Task goal:
Scan the following material for the string "this" and copy each line in which it appears.

Provided material:
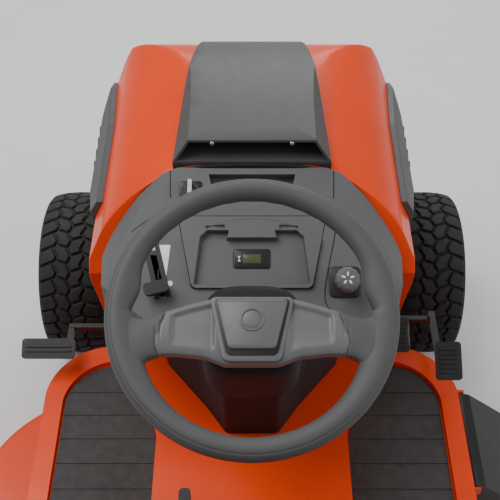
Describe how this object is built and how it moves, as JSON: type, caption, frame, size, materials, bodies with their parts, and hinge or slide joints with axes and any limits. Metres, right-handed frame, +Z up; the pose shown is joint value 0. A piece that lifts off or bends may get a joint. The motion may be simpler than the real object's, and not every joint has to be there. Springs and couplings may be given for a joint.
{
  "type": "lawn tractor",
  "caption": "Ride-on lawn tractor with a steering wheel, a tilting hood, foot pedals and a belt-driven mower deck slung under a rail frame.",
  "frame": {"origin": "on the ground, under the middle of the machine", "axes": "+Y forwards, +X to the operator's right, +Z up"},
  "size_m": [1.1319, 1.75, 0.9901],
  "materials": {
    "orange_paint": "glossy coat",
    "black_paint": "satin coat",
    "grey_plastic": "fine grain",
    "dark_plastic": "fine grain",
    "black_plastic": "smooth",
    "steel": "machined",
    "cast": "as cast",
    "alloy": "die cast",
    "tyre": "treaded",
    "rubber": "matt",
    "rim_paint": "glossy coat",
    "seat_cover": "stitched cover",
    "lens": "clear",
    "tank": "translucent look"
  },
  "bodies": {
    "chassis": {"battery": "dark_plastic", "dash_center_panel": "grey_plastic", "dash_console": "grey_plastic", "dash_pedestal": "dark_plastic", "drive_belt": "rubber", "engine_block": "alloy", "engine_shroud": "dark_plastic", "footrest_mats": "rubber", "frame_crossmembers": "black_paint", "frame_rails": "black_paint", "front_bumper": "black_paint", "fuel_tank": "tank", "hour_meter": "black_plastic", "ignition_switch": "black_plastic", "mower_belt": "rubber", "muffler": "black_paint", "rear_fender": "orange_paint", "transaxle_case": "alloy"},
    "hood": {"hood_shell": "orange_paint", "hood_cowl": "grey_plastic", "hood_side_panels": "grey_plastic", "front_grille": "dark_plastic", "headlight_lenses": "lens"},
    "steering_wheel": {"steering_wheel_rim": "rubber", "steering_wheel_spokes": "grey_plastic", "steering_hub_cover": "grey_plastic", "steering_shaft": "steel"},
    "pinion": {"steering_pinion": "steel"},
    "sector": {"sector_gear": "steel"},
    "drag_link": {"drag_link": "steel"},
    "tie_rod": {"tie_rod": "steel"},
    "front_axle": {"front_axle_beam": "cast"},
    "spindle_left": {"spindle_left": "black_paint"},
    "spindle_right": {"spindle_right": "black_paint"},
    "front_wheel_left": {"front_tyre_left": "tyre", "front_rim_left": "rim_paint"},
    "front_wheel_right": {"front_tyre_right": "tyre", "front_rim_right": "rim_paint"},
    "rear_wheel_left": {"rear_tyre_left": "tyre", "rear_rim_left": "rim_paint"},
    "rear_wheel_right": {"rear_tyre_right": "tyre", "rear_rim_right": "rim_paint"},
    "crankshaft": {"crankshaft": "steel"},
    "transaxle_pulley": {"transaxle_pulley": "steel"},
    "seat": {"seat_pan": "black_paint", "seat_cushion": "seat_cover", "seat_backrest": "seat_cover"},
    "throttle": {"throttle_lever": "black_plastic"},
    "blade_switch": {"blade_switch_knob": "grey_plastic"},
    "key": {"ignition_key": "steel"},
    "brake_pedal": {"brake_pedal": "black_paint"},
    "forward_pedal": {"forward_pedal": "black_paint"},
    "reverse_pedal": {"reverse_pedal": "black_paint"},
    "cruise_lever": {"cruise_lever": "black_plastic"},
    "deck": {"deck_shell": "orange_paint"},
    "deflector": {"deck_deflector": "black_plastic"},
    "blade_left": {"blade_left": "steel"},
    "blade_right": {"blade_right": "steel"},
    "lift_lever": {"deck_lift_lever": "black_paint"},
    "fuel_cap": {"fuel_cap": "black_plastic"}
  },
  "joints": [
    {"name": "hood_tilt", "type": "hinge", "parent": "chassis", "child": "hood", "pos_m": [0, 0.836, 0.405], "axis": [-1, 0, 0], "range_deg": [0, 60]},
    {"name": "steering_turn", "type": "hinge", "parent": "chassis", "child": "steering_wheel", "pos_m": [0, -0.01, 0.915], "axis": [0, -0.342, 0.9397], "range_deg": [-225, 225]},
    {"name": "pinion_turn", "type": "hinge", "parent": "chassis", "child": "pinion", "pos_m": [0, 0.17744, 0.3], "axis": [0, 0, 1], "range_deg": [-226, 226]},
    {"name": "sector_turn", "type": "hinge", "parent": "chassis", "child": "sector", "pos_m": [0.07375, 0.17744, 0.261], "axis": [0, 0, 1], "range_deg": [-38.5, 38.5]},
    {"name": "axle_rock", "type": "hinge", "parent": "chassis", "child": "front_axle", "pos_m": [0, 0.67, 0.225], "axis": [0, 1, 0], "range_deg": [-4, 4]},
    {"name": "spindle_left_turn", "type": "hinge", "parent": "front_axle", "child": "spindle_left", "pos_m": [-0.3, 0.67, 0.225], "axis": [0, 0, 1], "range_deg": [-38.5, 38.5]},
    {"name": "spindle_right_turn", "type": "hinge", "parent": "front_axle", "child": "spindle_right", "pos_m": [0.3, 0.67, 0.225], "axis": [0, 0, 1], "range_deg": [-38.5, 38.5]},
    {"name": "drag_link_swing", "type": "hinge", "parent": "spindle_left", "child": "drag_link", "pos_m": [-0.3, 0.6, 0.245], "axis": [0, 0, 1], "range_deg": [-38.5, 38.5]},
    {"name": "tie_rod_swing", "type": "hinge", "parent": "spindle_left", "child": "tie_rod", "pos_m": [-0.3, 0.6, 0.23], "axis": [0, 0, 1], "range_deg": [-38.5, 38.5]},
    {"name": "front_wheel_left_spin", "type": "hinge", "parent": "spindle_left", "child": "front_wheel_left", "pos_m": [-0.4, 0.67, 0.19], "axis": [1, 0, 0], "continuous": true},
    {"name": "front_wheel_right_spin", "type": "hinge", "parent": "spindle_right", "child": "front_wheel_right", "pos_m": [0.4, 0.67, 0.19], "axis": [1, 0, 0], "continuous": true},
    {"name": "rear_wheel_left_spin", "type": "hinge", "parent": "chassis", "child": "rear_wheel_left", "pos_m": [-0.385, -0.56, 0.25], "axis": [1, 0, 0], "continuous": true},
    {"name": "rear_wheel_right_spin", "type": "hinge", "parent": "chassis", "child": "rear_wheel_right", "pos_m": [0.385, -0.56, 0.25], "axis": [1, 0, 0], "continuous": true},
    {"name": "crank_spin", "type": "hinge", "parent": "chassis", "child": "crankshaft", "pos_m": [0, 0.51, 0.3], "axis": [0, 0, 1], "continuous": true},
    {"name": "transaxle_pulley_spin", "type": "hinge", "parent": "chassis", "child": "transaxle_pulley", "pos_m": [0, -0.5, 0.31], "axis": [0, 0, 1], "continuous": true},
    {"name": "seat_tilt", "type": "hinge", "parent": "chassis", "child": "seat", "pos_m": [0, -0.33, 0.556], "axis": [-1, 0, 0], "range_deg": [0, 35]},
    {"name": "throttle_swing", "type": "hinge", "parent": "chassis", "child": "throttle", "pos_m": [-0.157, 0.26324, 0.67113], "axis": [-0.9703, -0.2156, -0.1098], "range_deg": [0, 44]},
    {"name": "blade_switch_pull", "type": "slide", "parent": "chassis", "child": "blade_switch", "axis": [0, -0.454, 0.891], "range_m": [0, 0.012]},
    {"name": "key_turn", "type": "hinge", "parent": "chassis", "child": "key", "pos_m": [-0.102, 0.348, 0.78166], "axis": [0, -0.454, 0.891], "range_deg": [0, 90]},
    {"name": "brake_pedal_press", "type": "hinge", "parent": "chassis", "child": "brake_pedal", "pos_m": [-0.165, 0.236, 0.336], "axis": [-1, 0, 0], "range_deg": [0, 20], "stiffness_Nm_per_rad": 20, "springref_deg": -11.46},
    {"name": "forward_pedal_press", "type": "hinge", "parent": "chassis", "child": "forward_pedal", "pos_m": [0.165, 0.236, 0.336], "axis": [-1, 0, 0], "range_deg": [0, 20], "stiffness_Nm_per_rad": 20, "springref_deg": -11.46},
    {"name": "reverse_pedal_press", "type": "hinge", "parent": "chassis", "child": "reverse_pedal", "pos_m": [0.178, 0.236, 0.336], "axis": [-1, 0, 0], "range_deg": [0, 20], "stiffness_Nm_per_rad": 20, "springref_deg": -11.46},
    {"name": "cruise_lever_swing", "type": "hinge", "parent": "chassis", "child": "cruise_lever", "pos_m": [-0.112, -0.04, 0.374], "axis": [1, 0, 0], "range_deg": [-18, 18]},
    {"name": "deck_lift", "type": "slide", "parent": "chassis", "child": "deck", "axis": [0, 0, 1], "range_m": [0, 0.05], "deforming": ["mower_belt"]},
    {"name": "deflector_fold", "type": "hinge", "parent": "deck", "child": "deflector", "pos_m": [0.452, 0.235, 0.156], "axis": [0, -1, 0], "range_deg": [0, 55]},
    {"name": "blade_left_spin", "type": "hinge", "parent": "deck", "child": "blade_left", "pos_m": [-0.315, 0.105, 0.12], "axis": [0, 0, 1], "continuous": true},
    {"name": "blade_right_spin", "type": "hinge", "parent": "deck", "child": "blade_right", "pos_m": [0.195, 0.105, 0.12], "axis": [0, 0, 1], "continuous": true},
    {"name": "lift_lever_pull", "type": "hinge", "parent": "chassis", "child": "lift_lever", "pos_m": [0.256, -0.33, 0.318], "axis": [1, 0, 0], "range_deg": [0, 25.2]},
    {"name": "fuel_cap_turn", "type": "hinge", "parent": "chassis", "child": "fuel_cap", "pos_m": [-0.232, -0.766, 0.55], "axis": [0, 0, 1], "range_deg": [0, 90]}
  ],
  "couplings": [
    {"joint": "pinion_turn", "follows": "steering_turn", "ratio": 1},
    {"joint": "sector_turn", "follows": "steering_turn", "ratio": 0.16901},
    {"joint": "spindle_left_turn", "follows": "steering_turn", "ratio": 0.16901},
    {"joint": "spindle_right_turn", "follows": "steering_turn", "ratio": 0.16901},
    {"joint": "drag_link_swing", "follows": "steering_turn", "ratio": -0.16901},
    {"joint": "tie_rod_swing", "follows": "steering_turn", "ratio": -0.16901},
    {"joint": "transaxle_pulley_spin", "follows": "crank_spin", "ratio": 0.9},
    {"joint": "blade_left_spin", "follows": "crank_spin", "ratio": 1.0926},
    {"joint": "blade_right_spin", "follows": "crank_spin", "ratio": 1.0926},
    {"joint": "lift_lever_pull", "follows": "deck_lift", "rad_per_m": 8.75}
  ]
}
---
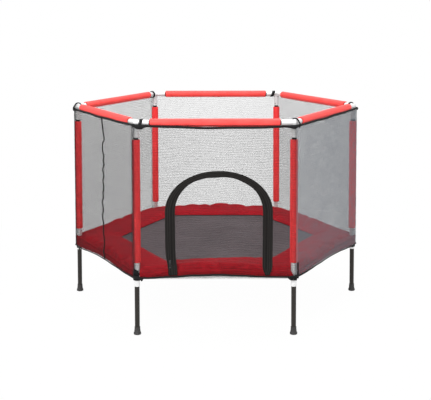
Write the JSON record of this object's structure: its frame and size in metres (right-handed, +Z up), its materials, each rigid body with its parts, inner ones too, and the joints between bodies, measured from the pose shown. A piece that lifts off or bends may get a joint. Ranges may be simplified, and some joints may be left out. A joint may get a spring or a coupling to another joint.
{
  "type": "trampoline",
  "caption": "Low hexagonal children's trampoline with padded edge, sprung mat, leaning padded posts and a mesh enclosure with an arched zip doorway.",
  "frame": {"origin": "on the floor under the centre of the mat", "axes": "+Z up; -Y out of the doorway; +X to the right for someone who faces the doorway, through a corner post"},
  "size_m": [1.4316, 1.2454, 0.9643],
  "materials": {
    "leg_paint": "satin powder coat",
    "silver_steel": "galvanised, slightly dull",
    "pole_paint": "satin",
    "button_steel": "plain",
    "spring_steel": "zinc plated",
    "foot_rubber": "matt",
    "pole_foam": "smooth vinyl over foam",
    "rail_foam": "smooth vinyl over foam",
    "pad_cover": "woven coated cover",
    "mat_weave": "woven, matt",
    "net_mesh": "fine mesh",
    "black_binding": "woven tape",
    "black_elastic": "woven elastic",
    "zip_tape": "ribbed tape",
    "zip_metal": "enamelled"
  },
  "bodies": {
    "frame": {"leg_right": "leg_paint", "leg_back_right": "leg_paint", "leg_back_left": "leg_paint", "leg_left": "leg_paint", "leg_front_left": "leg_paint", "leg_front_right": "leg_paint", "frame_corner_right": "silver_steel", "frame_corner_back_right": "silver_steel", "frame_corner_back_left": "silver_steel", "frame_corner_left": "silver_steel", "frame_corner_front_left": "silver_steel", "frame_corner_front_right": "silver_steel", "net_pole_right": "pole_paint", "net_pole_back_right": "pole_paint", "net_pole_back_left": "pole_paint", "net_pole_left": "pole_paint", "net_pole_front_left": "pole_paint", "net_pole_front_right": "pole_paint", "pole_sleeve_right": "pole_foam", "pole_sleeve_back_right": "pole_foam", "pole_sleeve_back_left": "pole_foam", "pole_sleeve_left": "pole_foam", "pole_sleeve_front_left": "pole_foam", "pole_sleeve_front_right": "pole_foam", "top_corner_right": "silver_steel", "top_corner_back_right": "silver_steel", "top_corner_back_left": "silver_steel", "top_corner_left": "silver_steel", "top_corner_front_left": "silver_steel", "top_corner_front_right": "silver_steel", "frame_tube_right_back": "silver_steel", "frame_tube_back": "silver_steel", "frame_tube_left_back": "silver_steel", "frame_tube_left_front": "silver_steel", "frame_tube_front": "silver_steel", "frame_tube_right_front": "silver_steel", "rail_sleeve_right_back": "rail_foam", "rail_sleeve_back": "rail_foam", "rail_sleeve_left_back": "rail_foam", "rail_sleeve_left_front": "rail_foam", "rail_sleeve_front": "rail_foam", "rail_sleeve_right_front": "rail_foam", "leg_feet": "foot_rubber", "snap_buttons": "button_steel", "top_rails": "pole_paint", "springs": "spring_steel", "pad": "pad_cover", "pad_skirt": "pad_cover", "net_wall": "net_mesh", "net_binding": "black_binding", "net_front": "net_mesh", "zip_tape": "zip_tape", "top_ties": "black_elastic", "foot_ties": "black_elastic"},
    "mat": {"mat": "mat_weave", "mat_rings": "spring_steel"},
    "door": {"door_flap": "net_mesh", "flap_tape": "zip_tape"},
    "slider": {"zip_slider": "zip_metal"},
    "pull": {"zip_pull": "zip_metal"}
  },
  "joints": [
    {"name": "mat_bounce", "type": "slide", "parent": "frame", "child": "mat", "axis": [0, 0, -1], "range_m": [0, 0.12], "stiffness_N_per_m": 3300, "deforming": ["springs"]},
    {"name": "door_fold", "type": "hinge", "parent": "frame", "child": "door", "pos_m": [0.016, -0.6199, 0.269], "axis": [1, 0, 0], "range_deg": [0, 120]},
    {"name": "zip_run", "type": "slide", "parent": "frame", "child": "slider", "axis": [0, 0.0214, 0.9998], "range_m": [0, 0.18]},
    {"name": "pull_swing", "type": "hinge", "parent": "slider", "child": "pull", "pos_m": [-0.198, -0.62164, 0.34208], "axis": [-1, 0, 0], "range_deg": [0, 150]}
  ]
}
---
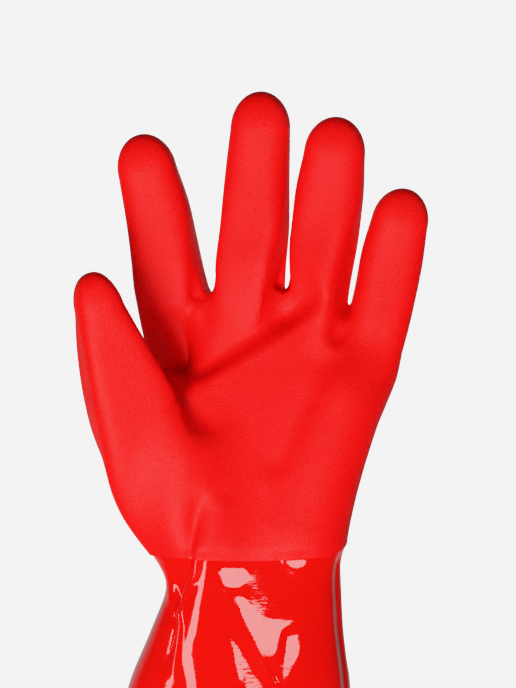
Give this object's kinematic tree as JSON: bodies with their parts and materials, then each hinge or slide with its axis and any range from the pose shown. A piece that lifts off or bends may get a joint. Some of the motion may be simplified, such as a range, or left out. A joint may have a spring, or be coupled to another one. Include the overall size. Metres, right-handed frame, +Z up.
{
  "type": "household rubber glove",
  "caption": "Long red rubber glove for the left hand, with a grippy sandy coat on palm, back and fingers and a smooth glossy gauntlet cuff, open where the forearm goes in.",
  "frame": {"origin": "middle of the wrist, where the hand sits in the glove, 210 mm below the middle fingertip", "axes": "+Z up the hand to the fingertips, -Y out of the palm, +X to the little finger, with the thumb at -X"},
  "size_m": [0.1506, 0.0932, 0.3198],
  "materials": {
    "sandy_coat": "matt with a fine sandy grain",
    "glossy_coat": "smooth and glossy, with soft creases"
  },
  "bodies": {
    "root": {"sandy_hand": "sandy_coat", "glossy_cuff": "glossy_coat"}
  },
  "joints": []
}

Completed task:
Describe how this object is built and how it moves, as JSON: type, caption, frame, size, materials, bodies with their parts, and hinge or slide joints with axes and any limits. Metres, right-handed frame, +Z up; the pose shown is joint value 0. A piece that lifts off or bends may get a joint. The motion may be simpler than the real object's, and not every joint has to be there. Springs and couplings may be given for a joint.
Write the JSON record of this object's structure: its frame and size in metres (right-handed, +Z up), its materials, each rigid body with its parts, inner ones too, and the joints between bodies, measured from the pose shown. A piece that lifts off or bends may get a joint. Ranges may be simplified, and some joints may be left out. A joint may get a spring or a coupling to another joint.
Give this object's kinematic tree as JSON: bodies with their parts and materials, then each hinge or slide with its axis and any range from the pose shown. A piece that lifts off or bends may get a joint. Some of the motion may be simplified, such as a range, or left out. A joint may have a spring, or be coupled to another one. Include the overall size. Metres, right-handed frame, +Z up.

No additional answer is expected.